SWUG chairman Dan Blackbourn says that 2014 will build on the great successes of the last four conferences in Christchurch, Wellington, Taupo and Auckland.

“Dunedin has a strong newspaper history and we are pleased to be taking SWUG to the Deep South,” he says.

“Our last conference in the South Island was in Christchurch and even the aftermath of the earthquakes could not stop us have an excellent gathering and we are expecting the same from Dunedin.”

With the heatset sector of the industry now part of SWUG, the conference is looking for commitment to the industry from delegates and sponsors alike.

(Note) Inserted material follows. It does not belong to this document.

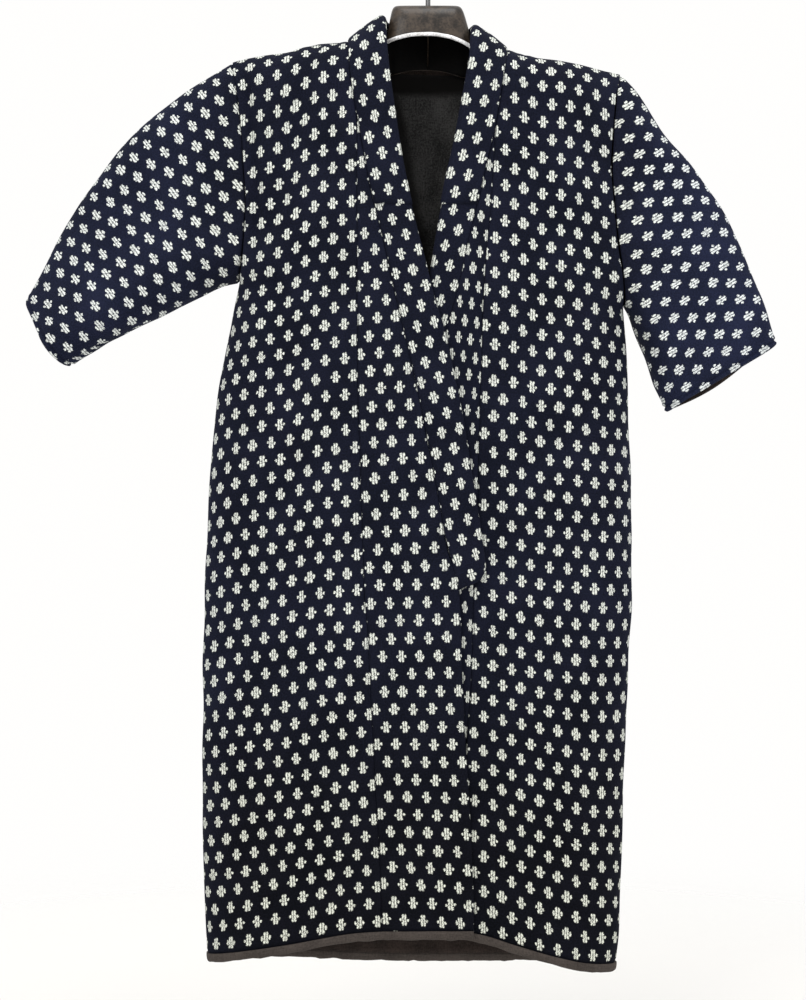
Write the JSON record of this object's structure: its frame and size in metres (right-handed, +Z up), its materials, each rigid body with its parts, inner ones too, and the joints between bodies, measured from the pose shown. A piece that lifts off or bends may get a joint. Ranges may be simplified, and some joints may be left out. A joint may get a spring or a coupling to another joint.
{
  "type": "padded kimono on a hanger",
  "caption": "Padded winter kimono in dark kasuri cotton with crossed fronts, banded collar and tapered sleeves, on a moulded hanger with a wire hook.",
  "frame": {"origin": "inside top of the hook, where a rail carries it", "axes": "+Z up, +X to the viewer's right, the front faces -Y"},
  "size_m": [0.9044, 0.1105, 1.2233],
  "materials": {
    "kasuri_cotton": "plain-woven indigo cotton with small white kasuri figures",
    "lining_cotton": "plain dark brown cotton",
    "hanger_plastic": "glossy dark brown",
    "hook_steel": "plated wire"
  },
  "bodies": {
    "root": {"body_right": "kasuri_cotton", "body_left": "kasuri_cotton", "okumi_right": "kasuri_cotton", "okumi_left": "kasuri_cotton", "collar": "kasuri_cotton", "over_collar": "kasuri_cotton", "sleeve_right": "kasuri_cotton", "sleeve_left": "kasuri_cotton", "hem_band": "lining_cotton", "neck_lining": "lining_cotton", "hem_lining": "lining_cotton", "hanger": "hanger_plastic", "hook": "hook_steel"}
  },
  "joints": []
}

Over the coming months, the SWUG committee will be announcing the theme of the conference and the line-up of speakers. Recent conferences have been jam-packed with award-winning speakers addressing a number of topics and the committee is promising the same this time.

“The intention is for the conference to meet everyone's need in our sector of the printing industry. Delegates will give an opportunity to hear from manufacturers and suppliers, plus networking opportunities to mix with fellow printers and others involved in the print industry and learn from their experiences and knowledge.

“Plus, it is a forum to debate industry issues, problems and opportunities.”